Fişleniyor muyuz? Görüşlerimi öğrenmeniz için sizi kim gönderdi? Şahsi bilgilerimi alıp nerelerde kullanacaksınız? Vereceğim cevapların hangi mecralar veya dehlizlerde kullanılacağını biliyor musunuz? Sorularıma yanıt veremediler tabii ki…
Kendime şaşıp kaldım. Hayretler içerisinde kendimi sorguladım.
Kendi ülkemde, kendi ülkemin gençlerinin sorularına, kendi ülkemin anket firmalarına, kendi ülkemin siyasi partilerine güvenim kalmamıştı resmen.
Gittiğim 25’e yakın ülkede, 4-5 yıl yaşadığım yurt dışında dahi bu kadar güvensiz olmamıştım.
Anket firmasında harçlıklarını kazanmak için çalışan üniversiteli gençler olduğundan dolayı, kırmadım anketlerine katılmayı kabul ettim.
Şahsi bilgilerimin tamamını dürüstçe doğru verdim.

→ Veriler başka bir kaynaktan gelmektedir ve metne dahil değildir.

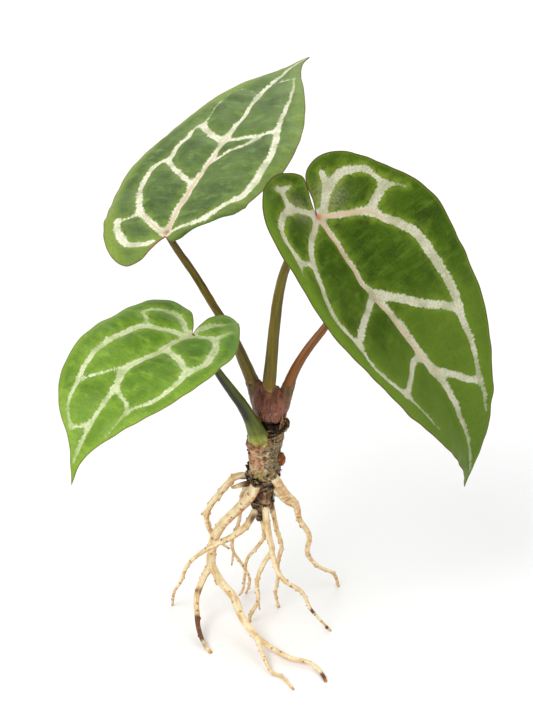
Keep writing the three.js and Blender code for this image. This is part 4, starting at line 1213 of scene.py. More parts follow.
def stalk_material(name, look):
    """A smooth stalk: fine lines along it, and its foot tinted by the sheath that it came out of."""
    material, w, shader = start_material(
        name, Specular_IOR_Level=0.3, Coat_Weight=0.06, Coat_Roughness=0.3)
    straight = w.attribute("straight", "Vector")
    height = w.attribute("height")
    streaks = w.stretch(straight, (1, 1, 0.09))
    skin = mottled(w, streaks, 0.8, look["dark"], look["light"], 0.3, 0.7)
    low, high = look["foot_span"]
    wander = w.plus(height, w.times(w.noise(straight, 0.35), 5))
    foot = w.band(wander, low, high, 1, 0)
    foot_skin = mottled(w, straight, 0.7, look["foot"], look["foot_light"], 0.35, 0.65)
    skin = w.mix(foot, skin, foot_skin)
    low, high = look["top_span"]
    skin = w.mix(w.band(height, low, high), skin, look["top"])
    if "shade_span" in look:
        start, full, end = look["shade_span"]
        wander = w.plus(height, w.times(w.noise(straight, 0.3), 6))
        shade = w.times(w.band(wander, start, full), w.band(wander, end - 12, end, 1, 0))
        across = w.add("ShaderNodeSeparateXYZ", {0: w.attribute("lie", "Vector")}, out=0)
        shade = w.times(shade, w.band(across, -0.1, 0.9, 1, 0.3))
        skin = w.mix(shade, skin, look["shade"])
    specks = w.group(shared("flecks"), Place=straight, Scale=1.6, Amount=0.34)
    skin = w.mix(specks, skin, look["speck"], 0.35)
    grain = w.stretch(straight, (1, 1, 0.2))
    dress(w, shader, skin, (streaks, 1.5, 0.34, 0.5), (grain, 1.6, 0.5, 0.35, 0.0002))
    return material


STALK_LOOKS = {
    "stalk_top": {
        "dark": paint(74, 60, 8), "light": paint(118, 98, 24), "foot": paint(98, 66, 20),
        "foot_light": paint(140, 94, 34), "foot_span": (95, 104), "top": paint(100, 78, 34),
        "top_span": (135, 152), "speck": paint(86, 64, 26), "slot": "olive_stalk",
    },
    "stalk_right": {
        "dark": paint(86, 72, 6), "light": paint(118, 102, 18), "foot": paint(134, 96, 16),
        "foot_light": paint(160, 124, 30), "foot_span": (95, 104), "top": paint(84, 70, 24),
        "top_span": (130, 160), "speck": paint(92, 70, 22), "slot": "olive_stalk",
    },
    "stalk_young": {
        "dark": paint(106, 60, 18), "light": paint(142, 88, 40), "foot": paint(98, 60, 34),
        "foot_light": paint(126, 82, 52), "foot_span": (93, 101), "top": paint(140, 90, 58),
        "top_span": (108, 122), "speck": paint(96, 52, 34), "slot": "red_stalk",
    },
    "stalk_left": {
        "dark": paint(80, 86, 8), "light": paint(112, 124, 20), "foot": paint(142, 140, 44),
        "foot_light": paint(186, 190, 104), "foot_span": (79.5, 83.5), "top": paint(92, 100, 36),
        "top_span": (106, 122), "speck": paint(58, 66, 18), "shade": paint(28, 25, 10),
        "shade_span": (85, 91, 121), "slot": "green_stalk",
    },
}


# Moves each branch to a place of its own in the noise, so that no two look the same.
APART = (7, 11, 400)


def mark_tube(piece, lines):
    """Stores where every vertex lies along the tube, how high, and which way it lies from its middle."""
    places = places_of(piece)
    found = straighten(places, lines)
    straight = found[:, :3] + found[:, 4:5] * APART
    put(piece, straight=straight, height=places[:, 2], from_tip=found[:, 3], lie=normals_of(piece))
    return places, found


def add_stalk(name, route):
    """A leaf stalk: a smooth tapering tube, a little uneven, with a shallow groove along one side."""
    line = smooth_line(route, 0.6)
    piece = add_tube(f"{name}_skin", line, turns=14)
    places, found = mark_tube(piece, [line])
    uneven = 0.05 * waves(places, 7, 3) + 0.025 * waves(places * [1, 1, 0.3], 1.6, 4)
    inner = smoothstep(found[:, 3], 0, 3)
    angle = np.arctan2(found[:, 1], found[:, 0])
    groove = -0.10 * bump_at(angle, 0.35) * smoothstep(found[:, 2], 8, 24) * inner
    put_places(piece, places + normals_of(piece) * (uneven * inner + groove)[:, None])
    look = STALK_LOOKS[name]
    settle(piece, name, look["slot"], stalk_material(f"{name}_skin", look), angle=50)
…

Verdiğim siyasi cevaplar ise tamamen beklenen cevaplar doğrultusunda olmuştu.
Demem O Ki:
Anketlerde, araştırmalarda, saha çalışmalarında verilen cevaplar, aldığınız oy oranları sizleri yanıltmasın. Herkes seçime kadar AK Partili. Seçim günü sandık başında vicdanıyla baş başa kalınca korkusuzca oy kullanacağından emin olun.
Temennim Odur Ki:
Herkesin özgür bir şekilde görüş, düşünce ve fikirlerini korkmadan paylaşabileceği bir ülke olmamız için her partinin, her kurumun, her bireyin söze değil özde gayret göstermesidir.